We chose only one large plate to share amongst four of us, and it was a cracker: braised lamb shoulder with tahini yogurt and carrot relish ($28). Like anything that comes out of a slow cooker, it wasn't much to look at, but the lighting is so dim it wasn't really an issue. And the taste – absolutely delicious. The meat was so soft, it simply slid apart, and the accompanying yoghurt and carrot added lightness and crunch to the richness of the meat. I don't know how you'd go trying to eat the entire dish to yourself, I am sure some people would manage. But this, like all the dishes, are definitely meant to be shared.
We also selected two of the sides, the dirty potatoes which was just like the best bits of winter - roast spuds, crispy morsel of meat, creamy dressing and random bites of flavour (the jalapeños weren't too hot) and the smoked corn with almonds, pickled chilli and butter (two for $5) were so good, I'd happily go back and just order a few serves for myself and sit crunching corn all night. There is something special about the flavour that corn takes on when it is charred, and this was a really enjoyable dish.

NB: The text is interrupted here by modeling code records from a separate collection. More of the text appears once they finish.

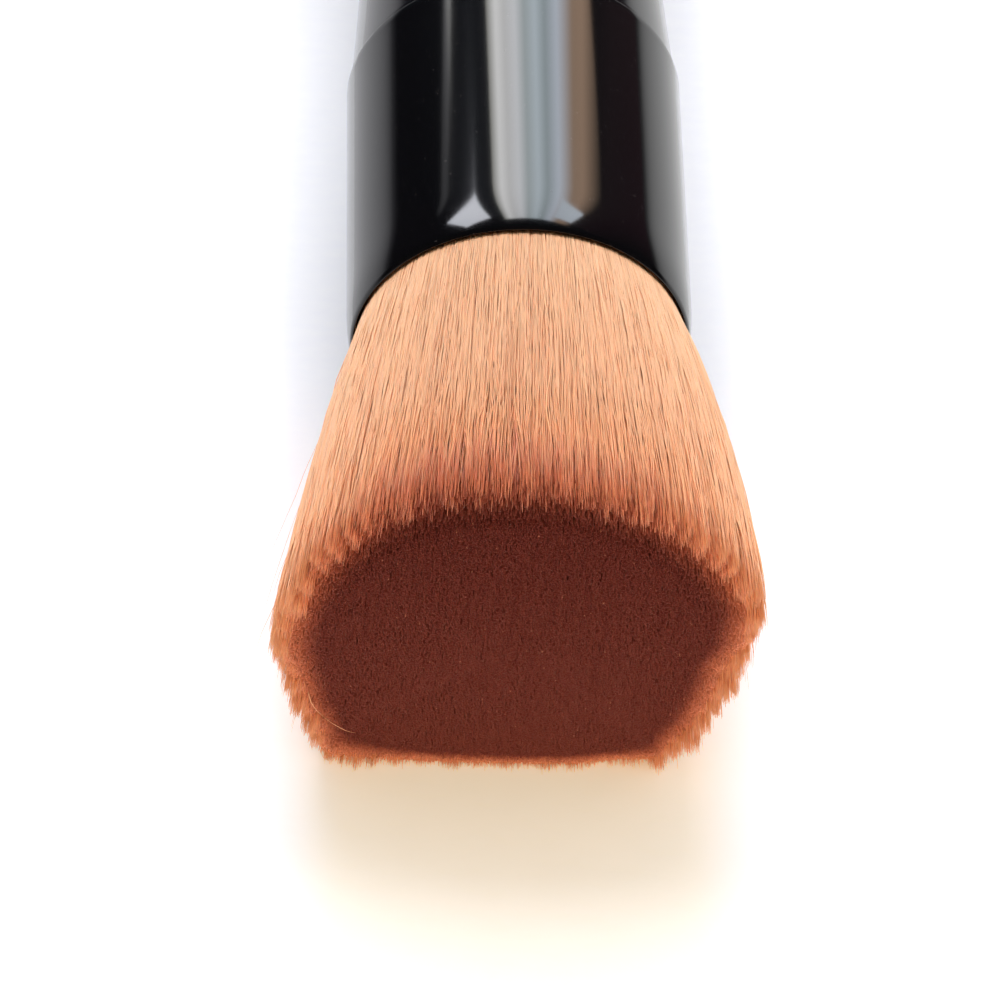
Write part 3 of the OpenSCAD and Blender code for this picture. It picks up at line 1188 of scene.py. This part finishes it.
@dataclass
class HandleForm:
    """Outside of the handle and the end cap, by the distance behind the ferrule."""

    shoulder: float = 11.8
    waist: float = 10.75
    waist_at: float = 24.0
    swell: float = 11.5
    swell_at: float = 46.0
    flat: float = 8.5
    total: float = 56.0
    tail_power: float = 2.4

    def radius(self, behind: float) -> float:
        """Outside radius at a distance behind the ferrule."""
        if behind < self.waist_at:
            return self.waist + (self.shoulder - self.waist) * (1 - behind / self.waist_at) ** 2
        if behind < self.swell_at:
            share = (behind - self.waist_at) / (self.swell_at - self.waist_at)
            return self.waist + (self.swell - self.waist) * share * share * (3 - 2 * share)
        share = min(1.0, (behind - self.swell_at) / (self.total - self.swell_at))
        return self.flat + (self.swell - self.flat) * (1 - share**self.tail_power) ** (1 / self.tail_power)


@dataclass
class Handle(TurnedSkin):
    """Hollow handle with a tenon at the front."""

    form: HandleForm = field(default_factory=HandleForm)
    ferrule_length: float = 25.0
    length: float = 50.0
    front: float = 11.0
    tenon: float = 11.25
    chamfer: float = 0.5
    edge_round: float = 0.2
    seam: float = 0.15
    bore: float = 8.05
    bore_front: float = 14.0

    def outline(self) -> list[tuple[float, float]]:
        """Tenon, shoulder, skin and bore of the handle."""
        back = self.ferrule_length + self.length
        edge = self.form.radius(self.edge_round)
        points = [
            (0.0, self.front), (self.tenon - self.chamfer, self.front),
            (self.tenon, self.front + self.chamfer), (self.tenon, self.ferrule_length),
        ]
        points += arc(
            (edge - self.edge_round, self.ferrule_length + self.edge_round), self.edge_round, -90, 0, 6
        )
        for behind in np.linspace(self.edge_round, self.length - self.seam, 160)[1:]:
            points.append((self.form.radius(float(behind)), self.ferrule_length + float(behind)))
        points += [
            (self.form.radius(self.length) - self.seam, back), (self.bore, back),
            (self.bore, self.bore_front), (0.0, self.bore_front),
        ]
        return points


@dataclass
class EndCap(TurnedSkin):
    """Rounded end cap with a spigot that enters the handle."""

    form: HandleForm = field(default_factory=HandleForm)
    ferrule_length: float = 25.0
    handle_length: float = 50.0
    length: float = 6.0
    spigot: float = 7.85
    spigot_length: float = 8.0
    chamfer: float = 0.5
    seam: float = 0.15

    def outline(self) -> list[tuple[float, float]]:
        """Spigot, joint, rounded skin and flat tail of the cap."""
        joint = self.ferrule_length + self.handle_length
        front = joint - self.spigot_length
        points = [
            (0.0, front), (self.spigot - self.chamfer, front), (self.spigot, front + self.chamfer),
            (self.spigot, joint), (self.form.radius(self.handle_length) - self.seam, joint),
        ]
        for share in np.linspace(0, 1, 72):
            rounded = (self.length - self.seam) * math.sin(share * math.pi / 2)
            behind = self.handle_length + self.seam + rounded
            points.append((self.form.radius(behind), self.ferrule_length + behind))
        points += [(self.form.flat * share, joint + self.length) for share in (0.96, 0.6, 0.3)]
        points.append((0.0, joint + self.length))
        return points


@dataclass
class Inner:
    """The pieces inside ferrule and handle, which keep the shapes of the frame."""

    finishes: dict[str, Finish] = field(
        default_factory=lambda: {
            "root_plug": InsideFinish(
                "Epoxy, cast", "#C79A5B", 0.25, 1.55, 0.0, Inside.CAST, "#8F6330", 2.0, 0.03
            ),
            "root_band": InsideFinish(
                "Polyester thread, wound", "#E9E2D0", 0.7, 1.5, 0.0, Inside.WOUND, "#BDB199", 0.3, 0.08
            ),
            "tenon_adhesive": InsideFinish(
                "Epoxy adhesive, cured in the gap", "#D9CFA8", 0.35, 1.55, 0.0, Inside.CAST,
                "#BFB284", 1.2, 0.02,
            ),
            "cap_adhesive": InsideFinish(
                "Cyanoacrylate, cured in the gap", "#DEDBCB", 0.3, 1.5, 0.0, Inside.CAST,
                "#C4BFA8", 0.9, 0.01,
            ),
            "balance_weight": InsideFinish(
                "Steel, turned", "#A8A9AC", 0.34, 1.5, 1.0, Inside.TURNED, "#85868A", 0.25, 0.01
            ),
            "weight_pad": InsideFinish(
                "Grey card, rolled and pressed", "#8B8880", 0.9, 1.5, 0.0, Inside.PRESSED,
                "#6A675F", 0.7, 0.04,
            ),
        }
    )

    def build(self) -> None:
        """Puts the finishes on the frame's nodes."""
        for name, finish in self.finishes.items():
            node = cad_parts[name]
            for holder in node.material_slots:
                holder.material = finish.material()
            log.info("%s: %s", name, finish.name)


class Facing(Enum):
    """Turns of a panel in radians, by the way that it looks."""

    FRONT = (math.pi / 2, 0.0, 0.0)
    BACK = (-math.pi / 2, 0.0, 0.0)
    DOWN = (math.pi, 0.0, 0.0)
    UP = (0.0, 0.0, 0.0)
    ACROSS = (math.pi / 2, 0.0, math.pi / 2)


@dataclass
class Panel:
    """A flat card or window of the studio."""

    name: str
    centre: tuple[float, float, float]
    size: tuple[float, float]
    colours: tuple[tuple[float, str], ...]
    strength: float
    facing: Facing = Facing.FRONT
    lights: bool = False

    def build(self) -> bpy.types.Object:
        """Makes the panel.

        Returns:
            The panel.
        """
        panel = add_sheet(self.name, *self.size)
        panel.location = self.centre
        panel.rotation_euler = self.facing.value
        panel.data.materials.append(self.material())
        panel.visible_camera = False
        panel.visible_shadow = False
        if self.lights:
            panel.visible_glossy = False
        else:
            panel.visible_diffuse = False
            panel.visible_transmission = False
            panel.visible_volume_scatter = False
        return panel

    def material(self) -> bpy.types.Material:
        """The panel's glow, with its upright bands of colour.

        Returns:
            The material.
        """
        made = bpy.data.materials.new(self.name)
        made.use_nodes = True
        tree = made.node_tree
        tree.nodes.clear()
        where = add_node(tree, "TexCoord")
        split = add_node(tree, "SeparateXYZ", None, {"Vector": where.outputs["Object"]})
        place = add_node(tree, "MapRange", None, {
            "Value": split.outputs["X"], "From Min": -self.size[0] / 2, "From Max": self.size[0] / 2,
        })
        colour = add_node(tree, "ValToRGB", None, {"Fac": place}, self.colours)
        glow = add_node(tree, "Emission", None, {"Color": colour, "Strength": self.strength})
        add_node(tree, "OutputMaterial", None, {"Surface": glow})
        return made


@dataclass
class Studio:
    """Pale paper, a window behind the brush, dark cards beside it, and the camera."""

    lens: float = 196.5
    sensor: float = 36.0
    target: tuple[float, float, float] = (-1.626, -40.66, 12.0)
    azimuth: float = -5.662
    elevation: float = 48.214
    distance: float = 368.2
    roll: float = 6.256
    fill_front_low: tuple[float, float, float, float] = (3.40, 2.45, 1.55, 1.0)
    fill_front_high: tuple[float, float, float, float] = (0.55, 0.40, 0.24, 1.0)
    fill_back: tuple[float, float, float, float] = (0.62, 0.80, 1.00, 1.0)
    floor_size: float = 3.2

    def build(self) -> None:
        """Makes the stage, the lights and the camera."""
        self.floor()
        self.panels()
        self.world()
        self.camera()
        scene = bpy.context.scene
        scene.view_settings.view_transform = "Standard"

    def floor(self) -> None:
        """Lays the paper under the brush."""
        paper = add_sheet("paper", self.floor_size, self.floor_size)
        paper.data.materials.append(CottonPaper("Cotton paper, uncoated", "#F0F0F0", 0.9, 1.5).material())

    def panels(self) -> None:
        """Hangs the window and the cards that the black gloss mirrors."""
        # Panes between posts, then a curtain and the dark of the room, from left to right.
        window = (
            (0.0, "#909088"), (0.08, "#FAFAFA"), (0.16, "#DCDCDC"), (0.26, "#EAECF0"),
            (0.35, "#B4BEC0"), (0.45, "#CCD8E0"), (0.54, "#A0ACB0"), (0.65, "#CAD2DE"),
            (0.78, "#98806C"), (0.86, "#9E8470"), (1.0, "#1C1C1A"),
        )
        Panel("window", (0.215, 0.90, 1.05), (1.09, 1.0), window, 11.0).build()
        pane = ((0.0, "#C4CDD6"), (1.0, "#CDD6E0"))
        Panel("upper_pane", (0.565, 0.885, 1.125), (0.29, 0.43), pane, 11.0).build()
        sill = (
            (0.0, "#2A2A2C"), (0.45, "#5C5C5E"), (0.58, "#7C7C7E"), (0.68, "#C6C6C4"), (1.0, "#8A8A88"),
        )
        Panel("far_sill", (-0.70, 0.89, 0.560), (0.36, 0.060), sill, 6.6).build()
        pale = ((0.0, "#DDE0E8"), (1.0, "#E6E8F0"))
        Panel("side_window", (-0.735, 0.89, 1.075), (0.45, 0.52), pale, 13.0).build()
        back = (
            (0.0, "#0C0C10"), (0.2, "#121216"), (0.32, "#40464C"), (0.42, "#484E56"),
            (0.72, "#303030"), (0.78, "#5A4648"), (0.84, "#4C2E36"), (1.0, "#1C1616"),
        )
        Panel("flag_back", (0.0, 1.06, 0.80), (3.4, 1.6), back, 1.0).build()
        dark = ((0.0, "#08080A"), (1.0, "#08080A"))
        Panel("flag_top", (0.0, -0.10, 1.60), (3.4, 2.6), dark, 1.0, Facing.DOWN).build()
        Panel("flag_front", (0.0, -1.3, 0.80), (3.4, 1.6), dark, 1.0, Facing.BACK).build()
        for side in (-1.7, 1.7):
            Panel("flag_side", (side, -0.10, 0.80), (2.5, 1.6), dark, 1.0, Facing.ACROSS).build()
        soft = ((0.0, "#F2F6FF"), (1.0, "#F8F8FF"))
        Panel("softbox", (-0.12, 0.93, 1.45), (1.2, 0.9), soft, 8.6, Facing.DOWN, True).build()
        Panel("fill_right", (1.3, 0.0, 0.5), (1.2, 0.9), soft, 2.0, Facing.ACROSS, True).build()
        Panel("fill_left", (-1.3, 0.0, 0.5), (1.2, 0.9), soft, 0.9, Facing.ACROSS, True).build()
        fall_left = (
            (0.0, "#121214"), (0.8, "#202024"), (0.91, "#606064"), (0.95, "#ACACB0"), (1.0, "#F0F0F4"),
        )
        Panel("card_left", (-0.81, 0.30, 0.0015), (1.58, 1.5), fall_left, 1.2, Facing.UP).build()
        fall_right = (
            (0.0, "#F0F0F0"), (0.04, "#DCDCDC"), (0.1, "#B0B0B0"), (0.19, "#6A6A6A"),
            (0.43, "#4A4848"), (1.0, "#242020"),
        )
        Panel("card_right", (0.81, 0.30, 0.0015), (1.58, 1.5), fall_right, 1.35, Facing.UP).build()

    def world(self) -> None:
        """Fills with soft light, and shows white where nothing stands."""
        world = bpy.data.worlds.new("room")
        bpy.context.scene.world = world
        world.use_nodes = True
        tree = world.node_tree
        tree.nodes.clear()
        where = add_node(tree, "TexCoord")
        split = add_node(tree, "SeparateXYZ", None, {"Vector": where.outputs["Generated"]})
        behind = add_node(
            tree, "MapRange", None, {"Value": split.outputs["Y"], "From Min": -0.6, "From Max": 0.6}
        )
        height = add_node(
            tree, "MapRange", None, {"Value": split.outputs["Z"], "From Min": 0.15, "From Max": 0.55}
        )
        front = add_node(tree, "Mix", {"data_type": "RGBA"}, {
            "Factor": height, 6: self.fill_front_low, 7: self.fill_front_high,
        })
        fill = add_node(tree, "Mix", {"data_type": "RGBA"}, {
            "Factor": behind, 6: front.outputs[2], 7: self.fill_back,
        })
        colour = add_node(tree, "Mix", {"data_type": "RGBA"}, {
            "Factor": direct_rays(tree), 6: fill.outputs[2], 7: linear("#FFFFFF"),
        })
        sky = add_node(tree, "Background", None, {"Color": colour.outputs[2], "Strength": 1.0})
        add_node(tree, "OutputWorld", None, {"Surface": sky})

    def camera(self) -> None:
        """Sets the camera at the angle of the photograph."""
        az, el, roll = (math.radians(v) for v in (self.azimuth, self.elevation, self.roll))
        back = Vector((math.sin(az) * math.cos(el), -math.cos(az) * math.cos(el), math.sin(el)))
        right = (-back).cross(Vector((0, 0, 1))).normalized()
        up = right.cross(-back)
        turned_right = math.cos(roll) * right + math.sin(roll) * up
        turned_up = -math.sin(roll) * right + math.cos(roll) * up
        place = (Vector(self.target) + back * self.distance) * MM
        data = bpy.data.cameras.new("camera")
        data.lens = self.lens
        data.sensor_width = self.sensor
        data.clip_start = 0.01
        camera = add_object("camera", data)
        turn = Matrix((turned_right, turned_up, back)).transposed().to_4x4()
        camera.matrix_world = Matrix.Translation(place) @ turn
        bpy.context.scene.camera = camera


def main() -> None:
    """Builds the brush and its studio."""
    logging.basicConfig(level=logging.INFO, format="%(message)s")
    ferrule_low, ferrule_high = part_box("ferrule")
    head_low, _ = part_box("bristles")
    axis_z = round(ferrule_high.z / 2 / MM, 2)
    mouth = round(ferrule_low.y / MM, 2)
    face = round(head_low.y / MM, 2)

    Studio().build()
    Tuft(HeadForm(axis_z, mouth, face)).build()
    lacquer = BlackGloss("Aluminium, sprayed with black gloss lacquer", "#070709", 0.085, 1.5)
    plastic = BlackGloss("ABS, moulded and polished black", "#07070A", 0.1, 1.54, 0.0, 9.0, 0.002, 0.4)
    Ferrule("ferrule_tube", "ferrule", "ferrule_metal", lacquer, axis_z, mouth).build()
    Handle("handle_shell", "handle", "handle_plastic", plastic, axis_z, mouth).build()
    EndCap("cap_skin", "end_cap", "cap_plastic", plastic, axis_z, mouth).build()
    Inner().build()

    log.info("boxes written")


if __name__ == "__main__":
    main()
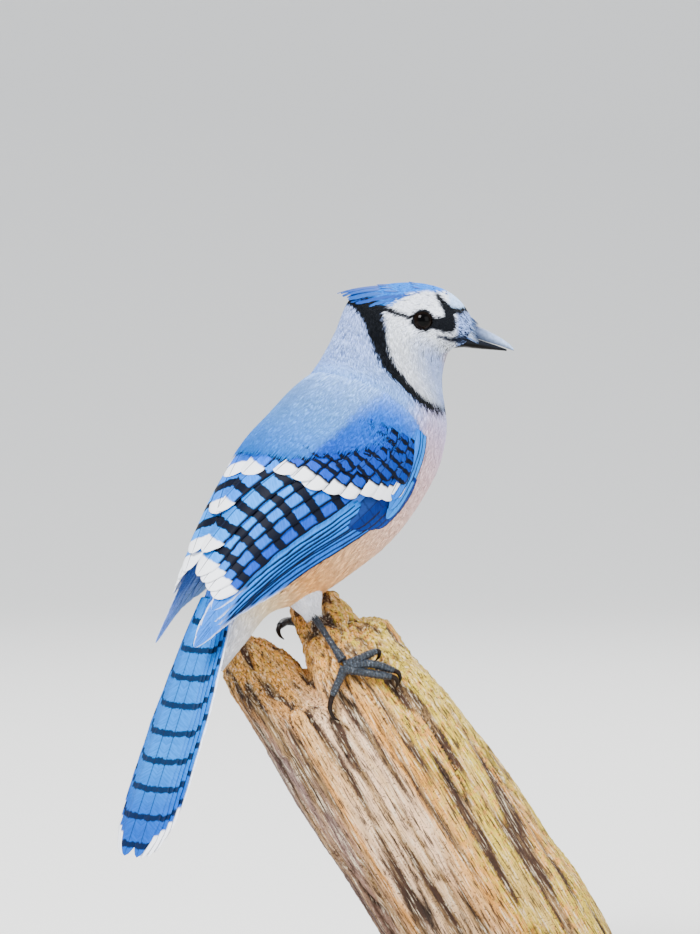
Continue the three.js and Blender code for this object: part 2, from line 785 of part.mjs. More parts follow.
const jay = new THREE.Group();
jay.position.y = MIDLINE_Y;
jay.add(
  node("head", head, FACE),
  node("bill_upper", billUpper, HORN),
  node("bill_lower", lowerBill.subtract(grownBody), HORN),
  node("eye_right", ball(EYE_RADIUS, eyes[0].centre), EYE),
  node("eye_left", ball(EYE_RADIUS, eyes[1].centre), EYE),
  node("neck", ahead(behind(body, HEAD_PLANE), NECK_PLANE), MANTLE),
  node("torso", ahead(behind(body, NECK_PLANE), TAIL_PLANE), MANTLE),
  node("tail", tail(body, TAIL_PLANE), BLUE),
  node("wing_left", leftWingSolid, BLUE),
  node("wing_right", rightWingSolid, BLUE),
  node("thigh_right", rightThigh.subtract(grownBody), THIGH),
  node("thigh_left", leftThigh.subtract(grownBody), THIGH),
  node("tarsus_right", bareTarsus(RIGHT_LEG, RIGHT_TOES), SCALE),
  node("tarsus_left", bareTarsus(LEFT_LEG, LEFT_TOES), SCALE),
  node("foot_right", rightFoot, SCALE),
  node("foot_left", leftFoot, SCALE),
  node("perch", perch, WOOD),
  node("stand_base", plinth(), WALNUT),
  node("stand_rod_front", rod(54, 0), STEEL),
  node("stand_rod_rear", rod(4, 0), STEEL),
);

export default jay;
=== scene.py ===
import math

import bpy
import numpy as np
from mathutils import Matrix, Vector, noise


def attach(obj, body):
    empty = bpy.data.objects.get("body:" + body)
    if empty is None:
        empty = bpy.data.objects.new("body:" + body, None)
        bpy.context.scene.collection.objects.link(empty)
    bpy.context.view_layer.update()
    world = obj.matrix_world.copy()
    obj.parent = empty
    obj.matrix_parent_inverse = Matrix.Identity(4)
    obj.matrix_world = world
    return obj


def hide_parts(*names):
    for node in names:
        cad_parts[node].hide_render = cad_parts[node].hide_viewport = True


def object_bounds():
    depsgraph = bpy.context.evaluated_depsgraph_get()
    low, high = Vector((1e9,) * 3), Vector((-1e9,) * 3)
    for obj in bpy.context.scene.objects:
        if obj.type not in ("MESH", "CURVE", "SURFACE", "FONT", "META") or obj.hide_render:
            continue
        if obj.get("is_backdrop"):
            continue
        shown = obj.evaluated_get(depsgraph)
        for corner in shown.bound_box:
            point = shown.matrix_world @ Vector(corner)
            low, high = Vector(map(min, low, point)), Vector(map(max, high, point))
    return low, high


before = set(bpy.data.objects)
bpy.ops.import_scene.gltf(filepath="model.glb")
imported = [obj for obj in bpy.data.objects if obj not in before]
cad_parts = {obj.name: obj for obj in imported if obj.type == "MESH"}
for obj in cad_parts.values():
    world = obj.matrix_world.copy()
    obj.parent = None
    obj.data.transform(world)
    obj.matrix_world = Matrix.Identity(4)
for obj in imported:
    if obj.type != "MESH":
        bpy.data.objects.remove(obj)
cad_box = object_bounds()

# A life-size blue jay on a weathered limb. Lengths are millimetres in the bird's own frame,
# with its plane of symmetry at y = 0, until a mesh is made.
MIDLINE_Y = 23.5
MM = 0.001
LIMB_TURN = -35.0
NECK_X = -0.6
EYE_RADIUS = 4.5
EYE_AT = (14.8, 273.6)
PLINTH_RADIUS, PLINTH_HEIGHT = 85.0, 12.0
ROD_RADIUS, LIMB_BOTTOM = 2.5, 24.0
PHOTO_SIZE = (700, 934)
PHOTO_PX = 0.4
rng = np.random.default_rng(41)


def hexed(code):
    """An sRGB hex colour as linear red, green and blue."""
    srgb = np.array([int(code[i:i + 2], 16) for i in (0, 2, 4)]) / 255
    return np.where(srgb <= 0.04045, srgb / 12.92, ((srgb + 0.055) / 1.055) ** 2.4)


def smooth(x, low, high):
    s = np.clip((np.asarray(x, float) - low) / (high - low), 0, 1)
    return s * s * (3 - 2 * s)


def unit(v):
    return v / np.maximum(np.linalg.norm(v, axis=-1, keepdims=True), 1e-9)


def between(rows, t):
    """A smooth run through rows of numbers at places t."""
    rows = np.asarray(rows, float)
    t = np.asarray(t, float)
    last = len(rows) - 1
    place = np.clip(t, 0, last - 1e-9)
    i = place.astype(int)
    x = (place - i)[..., None]
    b, c = rows[i], rows[i + 1]
    a = np.where((i > 0)[..., None], rows[i - 1], 2 * b - c)
    d = np.where((i < last - 1)[..., None], rows[np.minimum(i + 2, last)], 2 * c - b)
    cubic = -a + 3 * b - 3 * c + d
    return 0.5 * (2 * b + (c - a) * x + (2 * a - 5 * b + 4 * c - d) * x ** 2 + cubic * x ** 3)


def ramp(x, places, colours):
    """Colour along a run of named stops."""
    table = np.array([hexed(c) for c in colours])
    return np.stack([np.interp(x, places, table[:, k]) for k in range(3)], -1)


# Meshes
def to_row(points):
    return (np.asarray(points, float) + [0, MIDLINE_Y, 0]) * MM


def paint(mesh, label, values):
    """Keeps colours of three or four values on a mesh's points."""
    full = np.ones((len(values), 4), np.float32)
    full[:, :values.shape[1]] = values
    mesh.attributes.new(label, "FLOAT_COLOR", "POINT").data.foreach_set("color", full.ravel())


def build(name, points, faces, material, tint=None, marks=None, uv=None, uv_name="vane"):
    """A smooth mesh piece from points and arrays of faces with equally many corners."""
    mesh = bpy.data.meshes.new(name)
    groups = faces if isinstance(faces, list) else [faces]
    loops = np.concatenate([f.ravel() for f in groups]).astype(np.int32)
    sizes = np.concatenate([np.full(len(f), f.shape[1]) for f in groups])
    starts = np.concatenate([[0], np.cumsum(sizes)[:-1]]).astype(np.int32)
    mesh.vertices.add(len(points))
    mesh.vertices.foreach_set("co", to_row(points).astype(np.float32).ravel())
    mesh.loops.add(len(loops))
    mesh.loops.foreach_set("vertex_index", loops)
    mesh.polygons.add(len(sizes))
    mesh.polygons.foreach_set("loop_start", starts)
    mesh.update(calc_edges=True)
    for label, values in (("tint", tint), ("marks", marks)):
        if values is not None:
            paint(mesh, label, values)
    if uv is not None:
        layer = mesh.uv_layers.new(name=uv_name)
        layer.data.foreach_set("uv", uv[loops].astype(np.float32).ravel())
    mesh.polygons.foreach_set("use_smooth", np.full(len(sizes), True))
    mesh.validate()
    mesh.materials.append(material)
    piece = bpy.data.objects.new(name, mesh)
    bpy.context.scene.collection.objects.link(piece)
    return piece


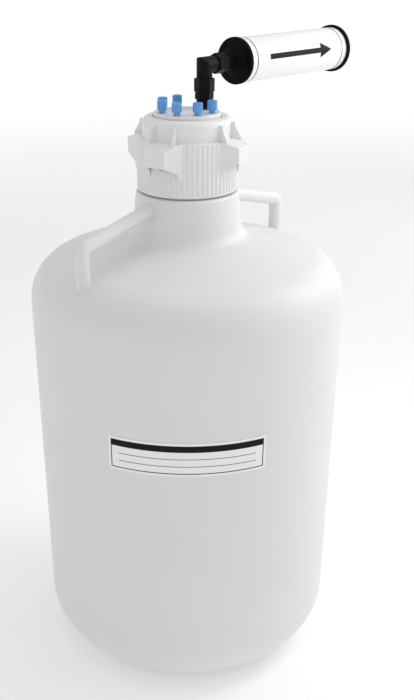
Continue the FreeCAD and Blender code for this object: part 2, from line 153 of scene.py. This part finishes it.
floor_paint = new_finish("floor_paint", (0.9, 0.9, 0.9), 0.9)
floor_shader = shader_of(floor_paint)
floor_shader.inputs["Specular IOR Level"].default_value = 0.1
floor_shader.inputs["Emission Color"].default_value = (1, 1, 1, 1)

floor_nodes, floor_links = floor_paint.node_tree.nodes, floor_paint.node_tree.links
# Painted light: the floor glows by itself, 0.2 within 0.8 m of its middle, rising to 0.51 at 4
# m, so the far floor reads white while little glow falls back on the base.
floor_place = floor_nodes.new("ShaderNodeTexCoord")
distance = floor_nodes.new("ShaderNodeVectorMath")
distance.operation = "LENGTH"
glow = floor_nodes.new("ShaderNodeMapRange")
glow.interpolation_type = "SMOOTHSTEP"
glow.inputs["From Min"].default_value = 0.8
glow.inputs["From Max"].default_value = 4.0
glow.inputs["To Min"].default_value = 0.2
glow.inputs["To Max"].default_value = 0.51
floor_links.new(floor_place.outputs["Object"], distance.inputs[0])
floor_links.new(distance.outputs["Value"], glow.inputs["Value"])
floor_links.new(glow.outputs["Result"], floor_shader.inputs["Emission Strength"])

floor_bm = bmesh.new()
bmesh.ops.create_grid(floor_bm, x_segments=1, y_segments=1, size=floor_reach)
set_on_stage("floor", floor_bm, floor_paint)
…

Like most people, when we arrive at a restaurant, we tend to look at the dessert menu first, to determine if we need to save space for something special. We all saw it, it stood out like a beacon: a chocolate and peanut butter pudding with vanilla bean ice cream. Yes, it's $15 and yes it says on the menu it will take at least 15 minutes to prepare, but it's totally worth it.
Normally my friends wait for me to take the picture first, not with the chocolate and peanut butter pudding
This pudding is one of those dishes that people will talk about at work. Remember the original 'death by chocolate' in the 1990s, before everyone did a death by chocolate. It became an icon, you went to the Northbridge restaurant (whose name now escapes me) just for the dessert. This chocolate and peanut butter pudding is just like that. But be warned, it is quite large, and coma-inducingly rich. Share it with a friend. Share it with three friends. Just make sure you try it (unless of course, you're allergic to peanuts).
Old Crow's drinks list is easily ten times longer than the food menu, and it has a huge range of wines, beers, ciders, spirits, cocktails and pitchers of cocktails. 'Take a pitcher,' they say. 'It'll last longer.' Pitchers come in both alcoholic ($32) and non-alcoholic ($12) and they come in cute vintage jugs.
There's not much I don't like about the Old Crow. I was concerned when I saw the high bar stools they directed us towards, and admittedly, people with short legs tend to find they dangle alarmingly all night, but I was comfortable enough. If you're short and hate sitting at a high table all night, ask specifically for one of the normal tables. It was also quite loud and therefore difficult to hear people speak, but really, when the noise is just people being happy and cool jazzy music, you shouldn't really complain, right?
Old Crow is a strange place that fits like your favourite old cardigan. The food is unusual yet thoughtful, and although serious dieters might struggle to find something on the menu, if you're into southern and soul food, that is full of love and not too expensive, then I just think you might have found somewhere new to nest.